Rose adores shoes. While food makes her "fatter" and clothes "don't look good," shoes always fit. As a single lawyer who plans trips she never takes and finds love in romance novels, she's elated when her boss, Jim, is sleeping beside her --- so much that she takes a photo for proof.

So when she gets a call to fetch her sister, Maggie (Cameron Diaz), who is passed out post-coital at her 10-year high school reunion, she's not too pleased. Taking her in after Maggie is kicked out of her house, Rose (Toni Collette) tolerates the empty Haagen-Daaz, the satin bras strewn on the couch, even the towed car. But finding Maggie knocking boots with Jim in her bed is another matter.

Incendiary insults fly.

Now banished from Rose's apartment, Maggie prowls around her father's house and discovers a cache of old letters from a mysterious maternal grandmother. Realizing her grandmother is still alive and prosperous, Maggie zips off to Miami. In this old folk's mecca, she plans to milk her grandmother for all she's worth.

Alive as ever, Ella (Shirley MacLaine) welcomes her granddaughter with open arms. Maggie proceeds to set up camp poolside, prompting a flustered resident to remark, "She's stuck a postage stamp to her bottom and called it a swimsuit."

Meanwhile, in the wake of her defunct affair, Rose decides to start a dog-walking business. En route she runs into Simon, the future love of her life.

With its zany sisters, family secrets, predictable romance and groovy soundtrack, In Her Shoes, adapted from Jennifer Weiner's novel, may sound like the recipe for the clichéd classic chick flick.

In reality, the director of L.A. Confidential delivers a sexy tale of two sisters. It's a sassy story in high heels about the search for a family's truth and the quest for forgiveness. The writer of Erin Brockovich provides a feisty script that electrifies the screen with zingers like Rose's line, "You can make money without seducing people," to which Maggie retorts, "Yea, or you'd starve to death."

The cutthroat dialogue extends into the geriatric world as well. As Ella tells Maggie, "If you don't have successful grandchildren, you're screwed."

The hilarious, however, shifts toward the serious at breakneck speed. "What's Simon like?" Maggie inquires of Rose.

"Why, do you want to screw him, too?"

Although it occasionally veers into sappiness, the film dazzles with wit and candor.

In Her Shoes takes an honest look at the insanity of love and the crazy things people do for their families. Ella, who vowed she would never build a relationship with her granddaughter based on watching television, sips martinis and watches Sex and the City. Seething with resentment, Rose hobbles around a cocktail party in Jimmy Choos that Maggie repaired with chewing gum.

Maggie, who failed an audition as a MTV VJ, recites an e.e. cummings poem at her sister's wedding.
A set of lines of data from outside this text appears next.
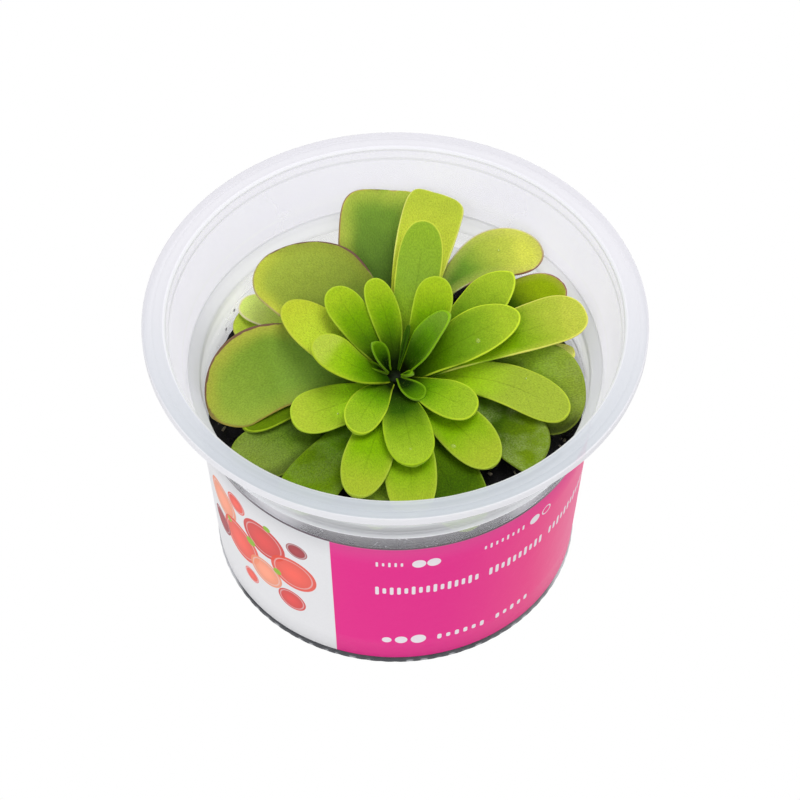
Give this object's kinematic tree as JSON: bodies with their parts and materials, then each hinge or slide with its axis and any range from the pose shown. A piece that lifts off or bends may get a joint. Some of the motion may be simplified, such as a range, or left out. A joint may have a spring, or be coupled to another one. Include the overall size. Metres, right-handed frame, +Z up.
{
  "type": "butterwort in growing cup",
  "caption": "Flat rosette of spoon-shaped butterwort leaves rooted in dark growing medium inside a clear tapered cup with a wide flanged rim and a wrap-around label.",
  "frame": {"origin": "middle of the cup's underside, on the surface it stands on", "axes": "+Z up along the cup's axis, -Y towards the front of the label, +X to the right of it"},
  "size_m": [0.1, 0.1, 0.0661],
  "materials": {
    "clear_plastic": "clear, slightly frosted moulded polypropylene",
    "printed_label": "printed film, satin, bright pink with a white panel",
    "dark_medium": "moist black peat with pale grit",
    "root": "pale fibrous rootstock",
    "old_leaf": "succulent leaf, satin, deep green with a yellow-green edge and a thin purple margin",
    "grown_leaf": "succulent leaf, satin, bright yellow-green",
    "young_leaf": "succulent leaf, satin, fresh green with a lighter edge"
  },
  "bodies": {
    "root": {"cup": "clear_plastic", "label": "printed_label", "growing_medium": "dark_medium", "rootstock": "root", "outer_leaves": "old_leaf", "middle_leaves": "grown_leaf", "heart_leaves": "young_leaf"}
  },
  "joints": []
}
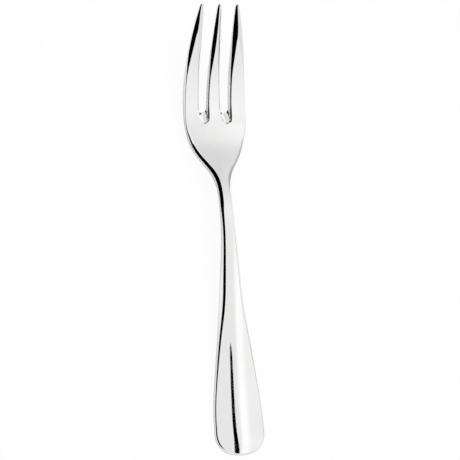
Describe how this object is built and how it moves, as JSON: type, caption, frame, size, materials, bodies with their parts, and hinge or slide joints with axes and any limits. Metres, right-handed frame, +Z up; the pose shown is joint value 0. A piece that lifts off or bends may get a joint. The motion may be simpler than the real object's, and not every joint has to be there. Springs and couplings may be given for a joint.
{
  "type": "pastry fork",
  "caption": "Small pastry fork with a crowned teardrop handle, a slim raised neck, a shallow dished head and tapered, upswept tines.",
  "frame": {"origin": "on the table under the middle of the fork as it lies, centred across and along it", "axes": "+Y along the fork from the handle's round end to the tine tips, +X across it to the right, +Z up from the table through the front face"},
  "size_m": [0.0218, 0.15, 0.0165],
  "materials": {
    "polished_steel": "polished"
  },
  "bodies": {
    "root": {"fork": "polished_steel"}
  },
  "joints": []
}
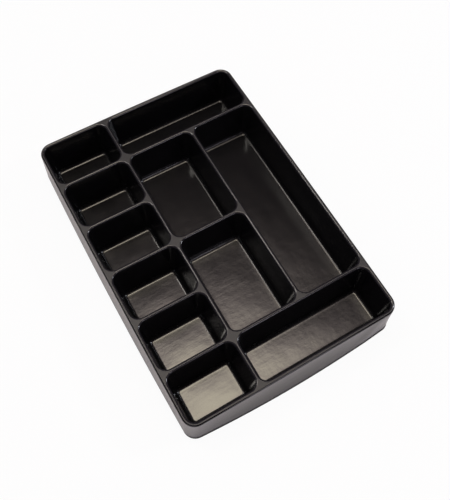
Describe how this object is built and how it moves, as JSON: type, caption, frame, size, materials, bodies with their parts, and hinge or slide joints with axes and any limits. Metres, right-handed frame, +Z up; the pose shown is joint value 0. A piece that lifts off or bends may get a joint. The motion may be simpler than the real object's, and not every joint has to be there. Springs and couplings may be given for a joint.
{
  "type": "organiser tray",
  "caption": "Rectangular thermoformed tray of thin plastic with drafted pockets of several sizes in a flat deck, rounded corners and a skirt folded down all round.",
  "frame": {"origin": "centre of the bounding box in plan, on the plane the tray stands on", "axes": "+X across the tray from the column of small pockets to the long pocket, +Y along the tray from the front wide pocket to the back one, +Z up out of the pockets"},
  "size_m": [0.2868, 0.4224, 0.056],
  "materials": {
    "sheet_plastic": "satin"
  },
  "bodies": {
    "root": {"tray": "sheet_plastic"}
  },
  "joints": []
}
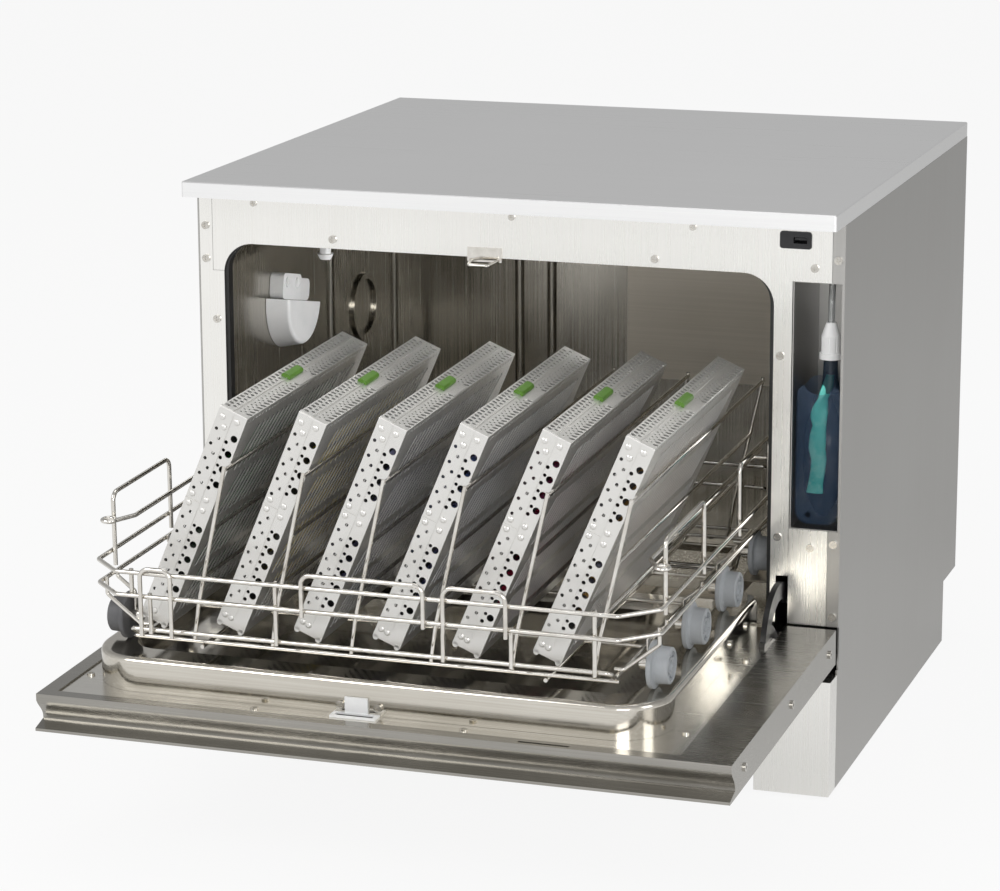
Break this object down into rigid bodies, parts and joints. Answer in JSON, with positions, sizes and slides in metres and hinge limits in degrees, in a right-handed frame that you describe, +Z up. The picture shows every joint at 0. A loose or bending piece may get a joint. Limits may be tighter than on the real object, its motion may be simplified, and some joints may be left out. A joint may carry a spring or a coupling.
{
  "type": "washer disinfector",
  "caption": "Bench washer-disinfector with its drop-down door open and a wheeled wire basket of perforated instrument cassettes rolled out onto the door.",
  "frame": {"origin": "on the bench, under the middle of the footprint with the door open", "axes": "+X towards the detergent bay side (the machine's right seen from in front), +Y towards the back, +Z up"},
  "size_m": [0.602, 0.9184, 0.522],
  "materials": {
    "lid_steel": "satin",
    "case_steel": "satin",
    "fascia_steel": "satin",
    "polished_steel": "polished",
    "chamber_steel": "polished",
    "bright_wire": "polished",
    "screw_steel": "polished",
    "black_plastic": "matt",
    "white_plastic": "semi-gloss",
    "grey_wheel": "matt",
    "dark_wheel": "matt",
    "seal": "matt",
    "black_arm": "satin",
    "clear_holder": "clear tinted",
    "bag_film": "clear tinted",
    "tube": "clear",
    "green_latch": "gloss",
    "brass_fitting": "machined",
    "rubber_foot": "matt"
  },
  "bodies": {
    "cabinet": {"top_cover": "lid_steel", "side_panel_left": "case_steel", "side_panel_right": "case_steel", "back_panel": "case_steel", "base_tray": "case_steel", "levelling_feet": "rubber_foot", "front_frame": "fascia_steel", "front_plates": "fascia_steel", "kick_cover": "fascia_steel", "plinth_front": "case_steel", "wash_tub": "chamber_steel", "tub_back_plate": "polished_steel", "door_gasket": "seal", "basket_tracks": "chamber_steel", "latch_striker": "bright_wire", "usb_port": "black_plastic", "duct_cover": "white_plastic", "ceiling_nozzle": "white_plastic", "sump_filter": "white_plastic", "bay_liner": "case_steel", "bag_holder": "clear_holder", "detergent_bag": "bag_film", "bag_cap": "white_plastic", "suction_tube": "tube", "water_connections": "brass_fitting", "power_inlet": "black_plastic", "cabinet_screws": "screw_steel", "hinge_brackets": "screw_steel"},
    "door": {"door_shell": "fascia_steel", "door_panel": "fascia_steel", "door_pan": "polished_steel", "latch_plate": "white_plastic", "door_arms": "black_arm", "door_screws": "screw_steel"},
    "arm": {"spray_arm": "polished_steel"},
    "rear_bogie": {"rear_axle": "bright_wire"},
    "basket": {"basket_rails": "bright_wire", "basket_handles": "bright_wire", "basket_base": "bright_wire", "basket_rack": "bright_wire"},
    "wheel_left_1": {"wheel_left_1": "dark_wheel"},
    "wheel_left_2": {"wheel_left_2": "dark_wheel"},
    "wheel_left_3": {"wheel_left_3": "dark_wheel"},
    "wheel_left_4": {"wheel_left_4": "dark_wheel"},
    "wheel_right_1": {"wheel_right_1": "grey_wheel"},
    "wheel_right_2": {"wheel_right_2": "grey_wheel"},
    "wheel_right_3": {"wheel_right_3": "grey_wheel"},
    "wheel_right_4": {"wheel_right_4": "grey_wheel"},
    "cassette_1": {"cassette_1": "fascia_steel", "cassette_latch_1": "green_latch"},
    "cassette_2": {"cassette_2": "fascia_steel", "cassette_latch_2": "green_latch"},
    "cassette_3": {"cassette_3": "fascia_steel", "cassette_latch_3": "green_latch"},
    "cassette_4": {"cassette_4": "fascia_steel", "cassette_latch_4": "green_latch"},
    "cassette_5": {"cassette_5": "fascia_steel", "cassette_latch_5": "green_latch"},
    "cassette_6": {"cassette_6": "fascia_steel", "cassette_latch_6": "green_latch"}
  },
  "joints": [
    {"name": "door_hinge", "type": "hinge", "parent": "cabinet", "child": "door", "pos_m": [0, -0.10927, 0.1385], "axis": [-1, 0, 0], "range_deg": [0, 91.4]},
    {"name": "spray_arm_turn", "type": "hinge", "parent": "cabinet", "child": "arm", "pos_m": [-0.0185, 0.16923, 0.14], "axis": [0, 0, 1], "continuous": true},
    {"name": "basket_roll", "type": "slide", "parent": "cabinet", "child": "rear_bogie", "axis": [0, -0.9997, -0.0244], "range_m": [-0.356, 0]},
    {"name": "basket_lift", "type": "slide", "parent": "rear_bogie", "child": "basket", "axis": [0, -0.7809, 0.6247], "range_m": [0, 0.8475]},
    {"name": "wheel_left_1_turn", "type": "hinge", "parent": "basket", "child": "wheel_left_1", "pos_m": [-0.256, -0.37315, 0.19177], "axis": [1, 0, 0], "continuous": true},
    {"name": "wheel_left_2_turn", "type": "hinge", "parent": "basket", "child": "wheel_left_2", "pos_m": [-0.256, -0.26688, 0.19437], "axis": [1, 0, 0], "continuous": true},
    {"name": "wheel_left_3_turn", "type": "hinge", "parent": "basket", "child": "wheel_left_3", "pos_m": [-0.256, -0.16051, 0.19697], "axis": [1, 0, 0], "continuous": true},
    {"name": "wheel_left_4_turn", "type": "hinge", "parent": "rear_bogie", "child": "wheel_left_4", "pos_m": [-0.256, -0.04924, 0.19969], "axis": [1, 0, 0], "continuous": true},
    {"name": "wheel_right_1_turn", "type": "hinge", "parent": "basket", "child": "wheel_right_1", "pos_m": [0.219, -0.37315, 0.19177], "axis": [1, 0, 0], "continuous": true},
    {"name": "wheel_right_2_turn", "type": "hinge", "parent": "basket", "child": "wheel_right_2", "pos_m": [0.219, -0.26688, 0.19437], "axis": [1, 0, 0], "continuous": true},
    {"name": "wheel_right_3_turn", "type": "hinge", "parent": "basket", "child": "wheel_right_3", "pos_m": [0.219, -0.16051, 0.19697], "axis": [1, 0, 0], "continuous": true},
    {"name": "wheel_right_4_turn", "type": "hinge", "parent": "rear_bogie", "child": "wheel_right_4", "pos_m": [0.219, -0.04924, 0.19969], "axis": [1, 0, 0], "continuous": true},
    {"name": "cassette_1_lift", "type": "slide", "parent": "basket", "child": "cassette_1", "axis": [0.3923, -0.0225, 0.9195], "range_m": [0, 0.065]},
    {"name": "cassette_2_lift", "type": "slide", "parent": "basket", "child": "cassette_2", "axis": [0.3923, -0.0225, 0.9195], "range_m": [0, 0.065]},
    {"name": "cassette_3_lift", "type": "slide", "parent": "basket", "child": "cassette_3", "axis": [0.3923, -0.0225, 0.9195], "range_m": [0, 0.065]},
    {"name": "cassette_4_lift", "type": "slide", "parent": "basket", "child": "cassette_4", "axis": [0.3923, -0.0225, 0.9195], "range_m": [0, 0.065]},
    {"name": "cassette_5_lift", "type": "slide", "parent": "basket", "child": "cassette_5", "axis": [0.3923, -0.0225, 0.9195], "range_m": [0, 0.065]},
    {"name": "cassette_6_lift", "type": "slide", "parent": "basket", "child": "cassette_6", "axis": [0.3923, -0.0225, 0.9195], "range_m": [0, 0.065]}
  ],
  "couplings": [
    {"joint": "basket_lift", "follows": "door_hinge", "m_per_rad": 0.53}
  ]
}
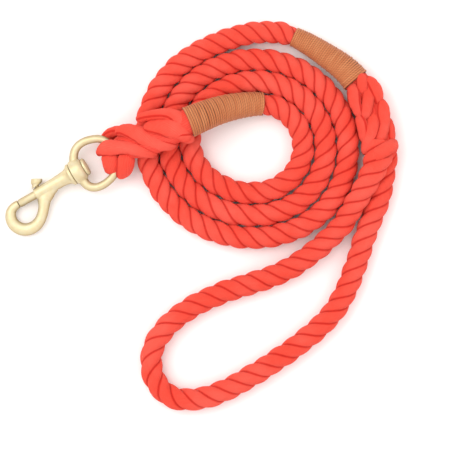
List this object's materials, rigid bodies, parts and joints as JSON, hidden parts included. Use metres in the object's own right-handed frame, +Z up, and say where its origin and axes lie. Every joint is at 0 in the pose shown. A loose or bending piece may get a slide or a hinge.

While Shirley MacLaine superbly presides as stubborn matriarch, Cameron Diaz excels at prancing around as Maggie, a kleptomaniac mess who leaves emotional destruction in her wake. Toni Collette, however, sparkles as the screen's hidden gem. Departing from her usual role of demented mom (think The Sixth Sense or About A Boy), she's a proverbial ugly duckling who grapples with loving both Maggie and herself.

As both sisters learn, to really accept someone, you have to walk a day in her stilettos.